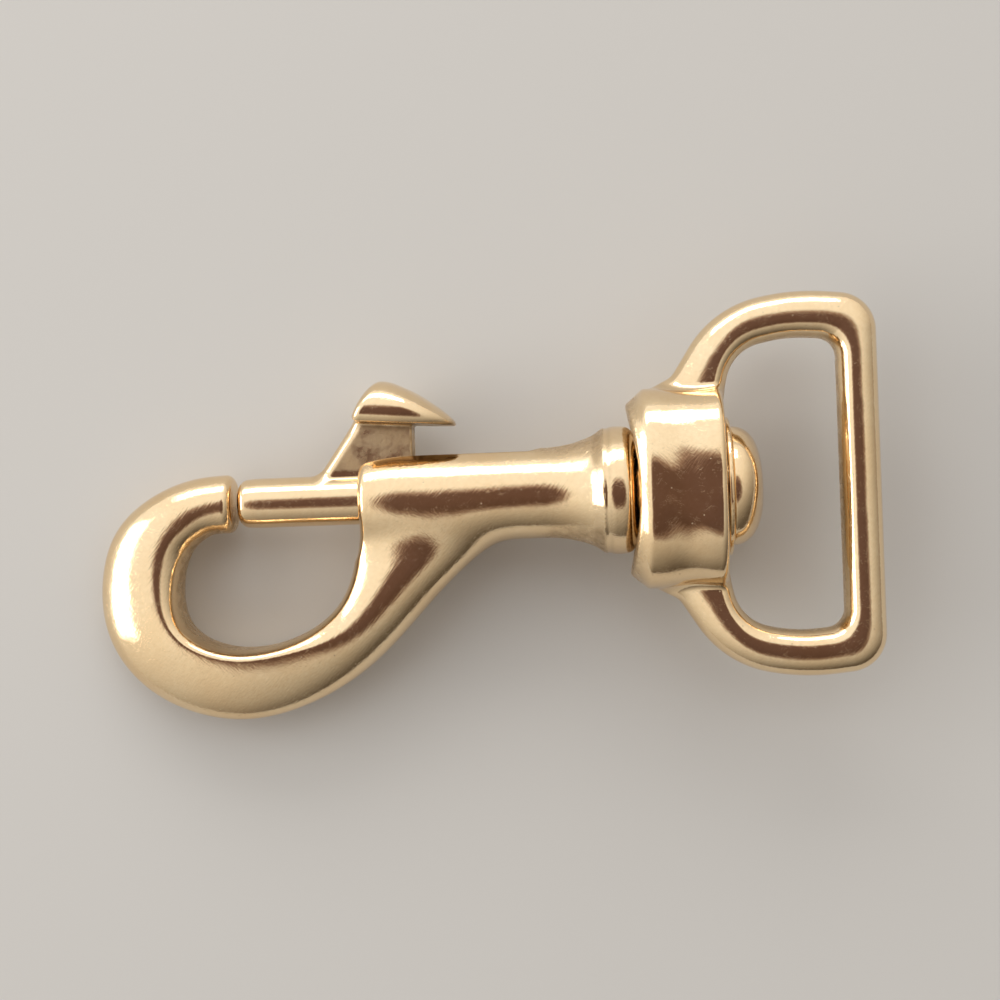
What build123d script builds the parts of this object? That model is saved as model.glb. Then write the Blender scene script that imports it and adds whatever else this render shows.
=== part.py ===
from build123d import *
import os

# Swivel bolt snap in solid brass, in millimetres.
# +X runs along the swivel axis from the hook towards the strap bar, +Y is the
# thumb-lug side, +Z is up. The hook and the strap eye lie in the XY plane, and
# the origin is the centre of the strap bar.

# ---- driving dimensions ----

# how far a cutting tool runs past the face that it opens
CUT_PAST = 1.0

# hook strand: (outer x, outer y, inner x, inner y, half thickness, crest share)
# The crest share is the part of the width between the crest and the inner side.
HOOK_STATIONS = [
    (-33.5, -1.6, -49.6, -1.6, 3.4, 0.50),
    (-38.0, -5.9, -50.2, -5.3, 3.4, 0.45),
    (-42.6, -10.2, -50.8, -7.8, 3.4, 0.41),
    (-48.2, -15.9, -52.6, -10.9, 3.4, 0.36),
    (-54.9, -20.1, -56.7, -13.5, 3.4, 0.35),
    (-62.8, -21.8, -62.0, -14.4, 3.4, 0.35),
    (-70.6, -19.5, -66.2, -13.2, 3.4, 0.36),
    (-75.3, -14.6, -68.0, -10.9, 3.4, 0.36),
    (-76.6, -8.9, -68.2, -7.9, 3.3, 0.37),
    (-75.3, -3.1, -67.4, -5.0, 3.2, 0.38),
    (-71.6, 0.7, -65.8, -3.5, 3.1, 0.42),
    (-67.0, 2.6, -64.5, -3.0, 3.0, 0.46),
    (-62.5, 3.0, -62.5, -3.0, 3.0, 0.50),
]
NOSE_EDGE = 0.8

# barrel, flare and collar, turned about the X axis
BARREL_FRONT = -49.5
BARREL_RADIUS = 4.5
BARREL_EDGE = 1.2
FLARE_START = -31.0
FLARE_END = (-25.1, 6.1)
COLLAR_CREST = (-24.0, 6.55)
COLLAR_DOME = 2.1
COLLAR_DOME_START = 20

# bolt, its bore and its slot
BOLT_RADIUS = 2.5
BOLT_CLEARANCE = 0.08
BOLT_FRONT = -62.0
BOLT_TAIL = -43.7
BOLT_EDGE = 0.8
BOLT_TRAVEL = 11.5
WEB_HALF_WIDTH = 1.3
WEB_REAR = -44.1
WEB_FOOT = 1.5
SLOT_CLEARANCE = 0.2
SLOT_SPARE_TRAVEL = 1.0
WEB_FRONT = [(-54.4, WEB_FOOT), (-50.1, 7.7), (-49.0, 9.6)]
WEB_BACK = [(-44.0, 9.0), (-40.4, 7.1), (WEB_REAR, 6.7), (WEB_REAR, WEB_FOOT)]
PAD_HEEL = (-50.1, 7.75)
PAD_FRONT = (-48.2, 11.0)
PAD_APEX = (-47.0, 11.9)
PAD_BACK = (-42.9, 10.1)
PAD_TIP = (-39.8, 7.1)
PAD_HALF_WIDTH = 4.0

# spring in the bore
SPRING_MEAN_RADIUS = 2.0
SPRING_WIRE_RADIUS = 0.25
SPRING_TURNS = 7.5
SPRING_END_GAP = 0.02

# swivel pin and washer
PIN_RADIUS = 3.0
PIN_FRONT = -28.0
PIN_HEAD_BASE = -12.8
PIN_HEAD_RADIUS = 5.9
PIN_HEAD_HEIGHT = 3.2
PIN_HEAD_EDGE = 0.7
WASHER_RADIUS = 6.85
WASHER_THICKNESS = 0.5

# hub of the swivel eye
HUB_REAR = -13.4
HUB_RIDGE = -20.7
HUB_FRONT = -22.6
HUB_HALF_WIDTH = 9.9
HUB_HALF_HEIGHT = 7.6
HUB_CORNER = 6.6
HUB_FRONT_HALF_WIDTH = 9.2
HUB_FRONT_HALF_HEIGHT = 6.4
HUB_FRONT_CORNER = 5.6
HUB_EDGE = 0.8
DISH_FLOOR = -21.7
DISH_RADIUS = 6.9
DISH_MOUTH_RADIUS = 8.1
SWIVEL_CLEARANCE = 0.08

# D-shaped strap eye: half outlines, from the hub to the middle of the strap bar
EYE_OUTER = [(-20.2, 0), (-20.2, 10.0), (-18.7, 11.1), (-14.1, 17.5), (-6.5, 19.0), (1.95, 18.3), (1.95, 0)]
EYE_OUTER_RADII = [1.8, 4.0, 7.5, 12.0, 3.2]
EYE_INNER = [(-13.5, 0), (-13.5, 7.4), (-12.0, 13.4), (-7.0, 14.4), (-2.05, 14.1), (-2.05, 0)]
EYE_INNER_RADII = [6.0, 3.6, 10.0, 1.9]
EYE_HALF_THICKNESS = 2.35
EYE_EDGE = 1.6


def egg(outer_x, outer_y, inner_x, inner_y, half_thickness, crest_share):
    """Section of the hook: two half ellipses that meet at the crest."""
    outer = Vector(outer_x, outer_y, 0)
    inner = Vector(inner_x, inner_y, 0)
    across = inner - outer
    crest = outer + across * (1 - crest_share)
    inner_reach = across.length * crest_share
    outer_reach = across.length - inner_reach
    plane = Plane(origin=crest, x_dir=across, z_dir=across.cross(Vector(0, 0, 1)))
    sides = [
        EllipticalCenterArc((0, 0), reach, half_thickness, start_angle=start, arc_size=180)
        for reach, start in ((inner_reach, -90), (outer_reach, 90))
    ]
    return plane * make_face(sides)


def along_x(radius, start, end):
    """Cylinder on the X axis from start to end."""
    disc = Plane(origin=(start, 0, 0), x_dir=(0, 1, 0), z_dir=(1, 0, 0)) * Circle(radius)
    return extrude(disc, amount=end - start)


def turned(edges):
    """Solid turned about the X axis from a closed outline in the XY plane."""
    return revolve(make_face(edges), axis=Axis.X)


def make_hook_body():
    """Hook, gusset, barrel and collar in one casting."""
    strand = loft([egg(*station) for station in HOOK_STATIONS])
    nose_rim = strand.faces().sort_by_distance((BOLT_FRONT, 0, 0))[0].edges()
    strand = fillet(nose_rim, NOSE_EDGE)
    front_corner = (BARREL_FRONT, BARREL_RADIUS - BARREL_EDGE)
    shoulder = (BARREL_FRONT + BARREL_EDGE, BARREL_RADIUS)
    flare_start = (FLARE_START, BARREL_RADIUS)
    dome = EllipticalCenterArc(
        (COLLAR_CREST[0], 0),
        COLLAR_DOME,
        COLLAR_CREST[1],
        start_angle=COLLAR_DOME_START,
        arc_size=90 - COLLAR_DOME_START,
    )
    collar_rear = (dome @ 0).X
    barrel = turned([
        Line((BARREL_FRONT, 0), front_corner),
        TangentArc(front_corner, shoulder, tangent=(0, 1)),
        Line(shoulder, flare_start),
        TangentArc(flare_start, FLARE_END, tangent=(1, 0)),
        TangentArc(COLLAR_CREST, FLARE_END, tangent=(-1, 0)),
        dome,
        Line(dome @ 0, (collar_rear, 0)),
        Line((collar_rear, 0), (BARREL_FRONT, 0)),
    ])
    body = barrel + strand
    body -= along_x(BOLT_RADIUS + BOLT_CLEARANCE, BARREL_FRONT - CUT_PAST, PIN_FRONT)
    body -= along_x(PIN_RADIUS, PIN_FRONT, collar_rear + CUT_PAST)
    slot_half = WEB_HALF_WIDTH + SLOT_CLEARANCE
    slot_end = WEB_REAR + BOLT_TRAVEL + SLOT_SPARE_TRAVEL - slot_half
    slot_start = BARREL_FRONT - CUT_PAST
    slot_run = Rectangle(slot_end - slot_start, 2 * slot_half)
    slot_plan = Pos((slot_start + slot_end) / 2, 0) * slot_run + Pos(slot_end, 0) * Circle(slot_half)
    return body - extrude(Plane.XZ * slot_plan, amount=-(BARREL_RADIUS + CUT_PAST))


def make_bolt():
    """Sliding bolt with its web and thumb pad in one casting."""
    rod = along_x(BOLT_RADIUS, BOLT_FRONT, BOLT_TAIL)
    rod = fillet(rod.edges().sort_by(Axis.X)[0], BOLT_EDGE)
    web_outline = make_face(Polyline(*WEB_FRONT, *WEB_BACK, close=True))
    web = extrude(web_outline, amount=WEB_HALF_WIDTH, both=True)
    pad_outline = make_face([
        ThreePointArc(PAD_APEX, PAD_BACK, PAD_TIP),
        Line(PAD_TIP, PAD_HEEL),
        Line(PAD_HEEL, PAD_FRONT),
        Line(PAD_FRONT, PAD_APEX),
    ])
    pad = extrude(pad_outline, amount=PAD_HALF_WIDTH, both=True)
    pad_length = PAD_TIP[0] - PAD_HEEL[0]
    pad_middle = (PAD_TIP[0] + PAD_HEEL[0]) / 2
    oval = Plane.XZ * Pos(pad_middle, 0) * Ellipse(pad_length / 2, PAD_HALF_WIDTH)
    pad &= extrude(oval, amount=-2 * PAD_APEX[1])
    return rod + web + pad


def make_spring():
    """Compression spring between the bolt's tail and the pin's front end."""
    length = PIN_FRONT - BOLT_TAIL - 2 * (SPRING_WIRE_RADIUS + SPRING_END_GAP)
    start = BOLT_TAIL + SPRING_WIRE_RADIUS + SPRING_END_GAP
    path = Helix(
        pitch=length / SPRING_TURNS,
        height=length,
        radius=SPRING_MEAN_RADIUS,
        center=(start, 0, 0),
        direction=(1, 0, 0),
    )
    wire_plane = Plane(origin=path @ 0, z_dir=path % 0)
    return sweep(wire_plane * Circle(SPRING_WIRE_RADIUS), path=path, is_frenet=True)


def make_pin():
    """Swivel pin: shank through the hub, domed head inside the strap eye."""
    rim = (PIN_HEAD_BASE, PIN_HEAD_RADIUS)
    dome_start = (PIN_HEAD_BASE + PIN_HEAD_EDGE, PIN_HEAD_RADIUS)
    dome_top = (PIN_HEAD_BASE + PIN_HEAD_HEIGHT, 0)
    head = turned([
        Line((PIN_HEAD_BASE, 0), rim),
        Line(rim, dome_start),
        TangentArc(dome_top, dome_start, tangent=(0, 1)),
        Line(dome_top, (PIN_HEAD_BASE, 0)),
    ])
    return head + along_x(PIN_RADIUS, PIN_FRONT, PIN_HEAD_BASE)


def make_washer():
    """Thin washer under the pin's head."""
    front = PIN_HEAD_BASE - WASHER_THICKNESS
    return along_x(WASHER_RADIUS, front, PIN_HEAD_BASE) - along_x(PIN_RADIUS, front, PIN_HEAD_BASE)


def mirrored_outline(half_outline, radii):
    """Closed face from a rounded half outline and its mirror image in the XZ plane."""
    half = FilletPolyline(*half_outline, radius=radii)
    return make_face(half.edges() + mirror(half, Plane.XZ).edges())


def make_swivel_eye():
    """Hub with a bore for the pin, and the D-shaped strap eye."""
    hub_plane = Plane(origin=(HUB_RIDGE, 0, 0), x_dir=(0, 1, 0), z_dir=(1, 0, 0))
    hub_section = RectangleRounded(2 * HUB_HALF_WIDTH, 2 * HUB_HALF_HEIGHT, HUB_CORNER)
    hub = extrude(hub_plane * hub_section, amount=HUB_REAR - HUB_RIDGE)
    hub = fillet(hub.faces().sort_by(Axis.X)[-1].edges(), HUB_EDGE)
    front_plane = Plane(origin=(HUB_FRONT, 0, 0), x_dir=(0, 1, 0), z_dir=(1, 0, 0))
    front_section = RectangleRounded(
        2 * HUB_FRONT_HALF_WIDTH, 2 * HUB_FRONT_HALF_HEIGHT, HUB_FRONT_CORNER
    )
    bevel = loft([front_plane * front_section, hub_plane * hub_section])
    outer_face = mirrored_outline(EYE_OUTER, EYE_OUTER_RADII)
    inner_face = mirrored_outline(EYE_INNER, EYE_INNER_RADII)
    ring = extrude(outer_face - inner_face, amount=EYE_HALF_THICKNESS, both=True)
    rims = ring.edges().group_by(Axis.Z)
    ring = fillet(rims[0] + rims[-1], EYE_EDGE)
    mouth = HUB_FRONT - CUT_PAST
    dish = turned(Polyline(
        (mouth, 0),
        (mouth, DISH_MOUTH_RADIUS),
        (HUB_FRONT, DISH_MOUTH_RADIUS),
        (DISH_FLOOR, DISH_RADIUS),
        (DISH_FLOOR, 0),
        close=True,
    ))
    bore = along_x(PIN_RADIUS + SWIVEL_CLEARANCE, mouth, HUB_REAR + CUT_PAST)
    return hub + bevel + ring - dish - bore


PARTS = {
    "hook_body": make_hook_body,
    "bolt": make_bolt,
    "bolt_spring": make_spring,
    "swivel_pin": make_pin,
    "swivel_washer": make_washer,
    "swivel_eye": make_swivel_eye,
}

os.makedirs("parts", exist_ok=True)
for name, make in PARTS.items():
    shape = make()
    export_step(shape, f"parts/{name}.step")
    print(name, "volume", round(shape.volume, 1), "mm3")
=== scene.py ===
import math

import bpy
import numpy as np
from mathutils import Matrix, Vector


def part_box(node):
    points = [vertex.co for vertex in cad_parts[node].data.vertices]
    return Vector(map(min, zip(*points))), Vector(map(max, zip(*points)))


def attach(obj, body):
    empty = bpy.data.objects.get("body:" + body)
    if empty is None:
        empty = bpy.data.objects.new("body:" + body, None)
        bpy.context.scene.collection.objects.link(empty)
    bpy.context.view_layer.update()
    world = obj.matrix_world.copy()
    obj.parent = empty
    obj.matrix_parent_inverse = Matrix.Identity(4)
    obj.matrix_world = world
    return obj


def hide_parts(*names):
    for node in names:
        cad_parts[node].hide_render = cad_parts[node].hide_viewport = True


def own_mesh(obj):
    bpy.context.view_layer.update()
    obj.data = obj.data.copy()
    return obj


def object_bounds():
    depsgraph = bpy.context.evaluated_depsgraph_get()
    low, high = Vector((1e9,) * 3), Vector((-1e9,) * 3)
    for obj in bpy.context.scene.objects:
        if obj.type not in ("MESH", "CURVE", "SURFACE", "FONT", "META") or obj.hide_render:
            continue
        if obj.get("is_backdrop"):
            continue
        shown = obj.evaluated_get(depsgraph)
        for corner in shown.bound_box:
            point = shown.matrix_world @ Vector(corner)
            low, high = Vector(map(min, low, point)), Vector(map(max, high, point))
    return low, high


# Looks of a solid-brass swivel bolt snap. Each piece is the zero level of a
# distance field in millimetres, in the CAD frame: +X runs along the swivel axis
# from the hook to the strap bar, +Y is the thumb-lug side, +Z is up.

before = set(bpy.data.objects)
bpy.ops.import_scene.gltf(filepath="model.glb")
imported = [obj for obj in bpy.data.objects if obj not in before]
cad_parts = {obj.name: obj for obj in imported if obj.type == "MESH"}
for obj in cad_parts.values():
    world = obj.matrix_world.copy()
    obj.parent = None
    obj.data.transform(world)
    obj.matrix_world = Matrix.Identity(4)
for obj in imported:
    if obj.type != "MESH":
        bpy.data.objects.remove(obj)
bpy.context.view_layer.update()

MM = 0.001

# ---- hook strand ----

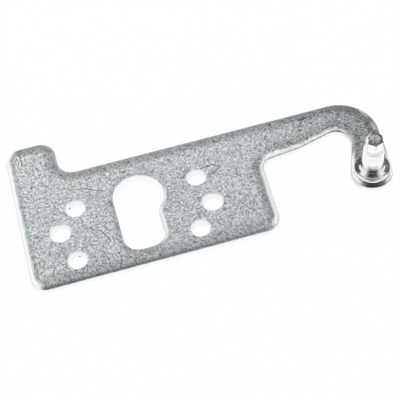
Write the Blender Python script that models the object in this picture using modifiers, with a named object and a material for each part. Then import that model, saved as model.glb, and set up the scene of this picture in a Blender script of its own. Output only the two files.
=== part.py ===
"""Fridge door hinge: a stamped, zinc-plated steel plate with a turned pivot pin riveted into its arm.

Metres, +Z up. The plate lies flat with its underside on Z = 0. X runs along the plate towards the pin,
Y runs from the front edge to the tab, and the origin is under the middle of the overall outline.
"""
import math

import bmesh
import bpy
from mathutils import Vector

# Stamped plate: a body with a tab at one end and a hooked arm at the other
PLATE_THICKNESS = 0.0030
BODY_LENGTH = 0.0830
BODY_WIDTH = 0.0424
BODY_CORNER = 0.0053
END_LEAN = 0.0009
TAB_WIDTH = 0.0170
TAB_HEIGHT = 0.0150
TAB_CORNER = 0.0055
TAB_ROOT_FILLET = 0.0055

# Arm: narrows from its root to the hook, which turns down to the round boss that holds the pin
ARM_ROOT_WIDTH = 0.0155
ARM_ROOT_FILLET = 0.0036
ARM_TAPER = 6.0
ARM_BEND_AT = 0.0140
ARM_BEND_RADIUS = 0.0200
ARM_TAPER_AFTER_BEND = 14.5
PIN_REACH = 0.0335
PIN_DROP = 0.0301
BOSS_MARGIN = 0.0010
HOOK_RADIUS = 0.0135
HOOK_INNER_RADIUS = 0.0050
HOOK_INNER_LEAN = 21.0
HOOK_BULGE = 0.0010

# Edges: the press leaves a wide roll all round the top face and a sharp break underneath
EDGE_ROLL = 0.0022
LEAST_EDGE_WALL = 0.0005
UNDER_EDGE_BREAK = 0.0002
EDGE_ROLL_STEPS = 6
ARC_STEP = 5.0

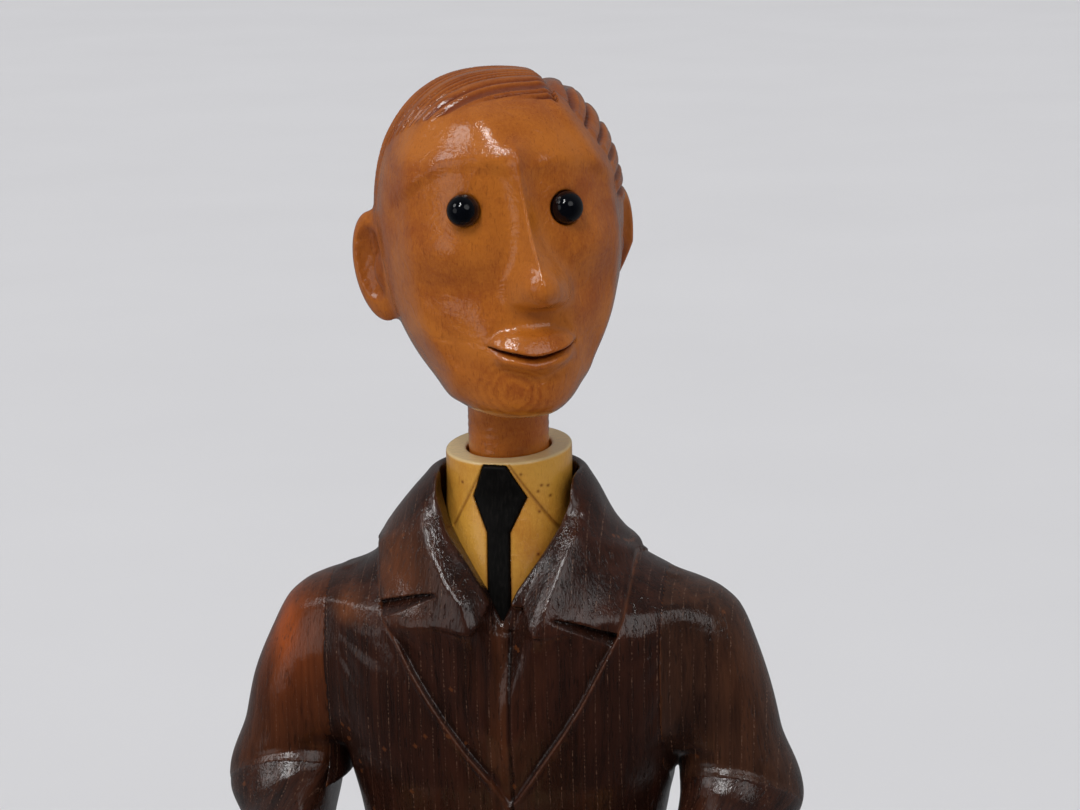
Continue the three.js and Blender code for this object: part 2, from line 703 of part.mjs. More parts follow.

+-------+

◆ **Set problem**:
Produce only the lines from the line containing "rims = ring.edges().group_by(Axis.Z)" through the line containing "cad_parts[node].hide_render = cad_parts[node].hide_viewport", inclusive of both, exactly as they stand in the entries above.

◆ **Correct result**:
    rims = ring.edges().group_by(Axis.Z)
    ring = fillet(rims[0] + rims[-1], EYE_EDGE)
    mouth = HUB_FRONT - CUT_PAST
    dish = turned(Polyline(
        (mouth, 0),
        (mouth, DISH_MOUTH_RADIUS),
        (HUB_FRONT, DISH_MOUTH_RADIUS),
        (DISH_FLOOR, DISH_RADIUS),
        (DISH_FLOOR, 0),
        close=True,
    ))
    bore = along_x(PIN_RADIUS + SWIVEL_CLEARANCE, mouth, HUB_REAR + CUT_PAST)
    return hub + bevel + ring - dish - bore


PARTS = {
    "hook_body": make_hook_body,
    "bolt": make_bolt,
    "bolt_spring": make_spring,
    "swivel_pin": make_pin,
    "swivel_washer": make_washer,
    "swivel_eye": make_swivel_eye,
}

os.makedirs("parts", exist_ok=True)
for name, make in PARTS.items():
    shape = make()
    export_step(shape, f"parts/{name}.step")
    print(name, "volume", round(shape.volume, 1), "mm3")
=== scene.py ===
import math

import bpy
import numpy as np
from mathutils import Matrix, Vector


def part_box(node):
    points = [vertex.co for vertex in cad_parts[node].data.vertices]
    return Vector(map(min, zip(*points))), Vector(map(max, zip(*points)))


def attach(obj, body):
    empty = bpy.data.objects.get("body:" + body)
    if empty is None:
        empty = bpy.data.objects.new("body:" + body, None)
        bpy.context.scene.collection.objects.link(empty)
    bpy.context.view_layer.update()
    world = obj.matrix_world.copy()
    obj.parent = empty
    obj.matrix_parent_inverse = Matrix.Identity(4)
    obj.matrix_world = world
    return obj


def hide_parts(*names):
    for node in names:
        cad_parts[node].hide_render = cad_parts[node].hide_viewport = True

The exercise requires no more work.